Especially in the range where the kernel width is in order of only a few pixels, it can be advantageous to use the mode oversample or integrate to conserve the integral on a subpixel scale.

Normalization

The kernel models are normalized per default (i.e., \(\int_{-\infty}^{\infty} f(x) dx = 1\)). But because of the limited kernel array size, the normalization for kernels with an infinite response can differ from one. The value of this deviation is stored in the kernel’s truncation attribute.

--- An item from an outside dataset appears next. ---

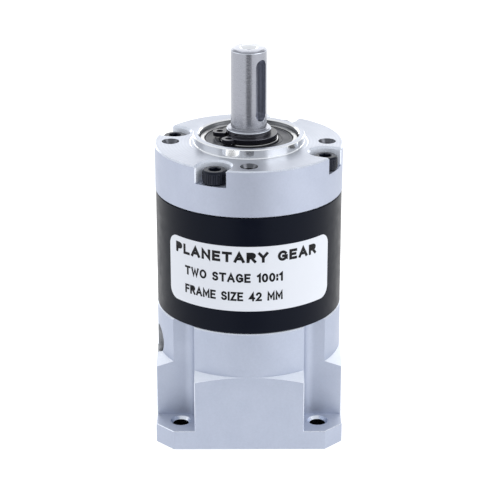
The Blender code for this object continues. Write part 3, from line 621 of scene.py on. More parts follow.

The normalization can also differ from one, especially for small kernels, due to the discretization step. This can be partly controlled by the mode argument, when initializing the kernel. (See also discretize_model().) Setting the mode to 'oversample' allows us to conserve the normalization even on the subpixel scale.

The kernel arrays can be renormalized explicitly by calling either the normalize() method or by setting the normalize_kernel argument in the convolve() and convolve_fft() functions. The latter method leaves the kernel itself unchanged but works with an internal normalized version of the kernel.

Note that for RickerWavelet1DKernel and RickerWavelet2DKernel there is \(\int_{-\infty}^{\infty} f(x) dx = 0\). To define a proper normalization, both filters are derived from a normalized Gaussian function.